The output of this method is a link to the Evaluation Studio UI where you can visualize and compare the metrics for the experiment runs you selected.

Analyzing the results and configuring experiment runs in AI evaluations

The left panel shows the Agentic application and a list of the tools (nodes) that it uses. The results page is shown. The first panel, called App and Tools, shows an agentic app and the tools it uses. The items are selectable. The second panel, called Metrics Comparison, shows a grouped bar chart and a table with runs in the rows and metrics in the columns.

By default, the results show the application level metrics, such as interaction cost, latency, and so on.

To view metrics for a specific node, click the node name in the left panel. Metrics for that node across all the runs are displayed. If the node was not evaluated in some of the runs, the table shows empty rows for those runs. The results page is shown. A single node of the agentic app is selected. The chart and the table show the results for the node.

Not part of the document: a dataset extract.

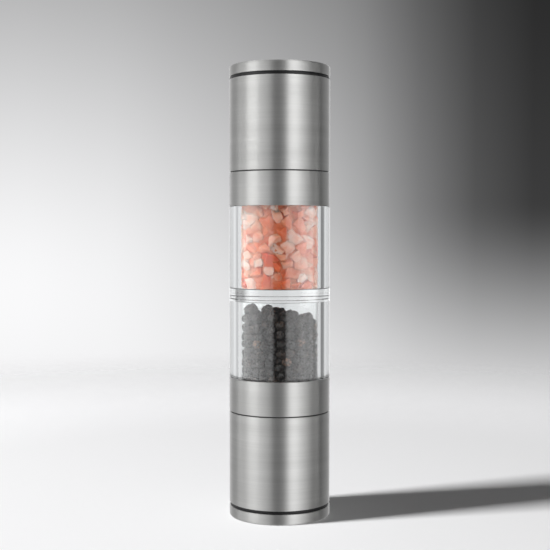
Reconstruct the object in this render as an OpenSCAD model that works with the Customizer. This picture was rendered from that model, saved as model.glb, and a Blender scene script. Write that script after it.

To assign weights to specific metrics and rank the runs based on the scores for the selected metrics, use the Custom ranking option. The Custom Ranking page is shown. The page lets you select metrics, set weight factors for the metrics, and type a ranking formula.

To show or hide experiment runs from the result chart and table, click Edit Assets Edit assets. The Edit Assets menu is open. The menu shows a list of runs. The runs that are selected are reflected in the chart and the table.

To add or remove experiment runs from the AI evaluation assett, click Edit runs. The Edit Runs page is shown. A list shows AI experiments and the runs under each of them. The AI experiments and runs are selectable.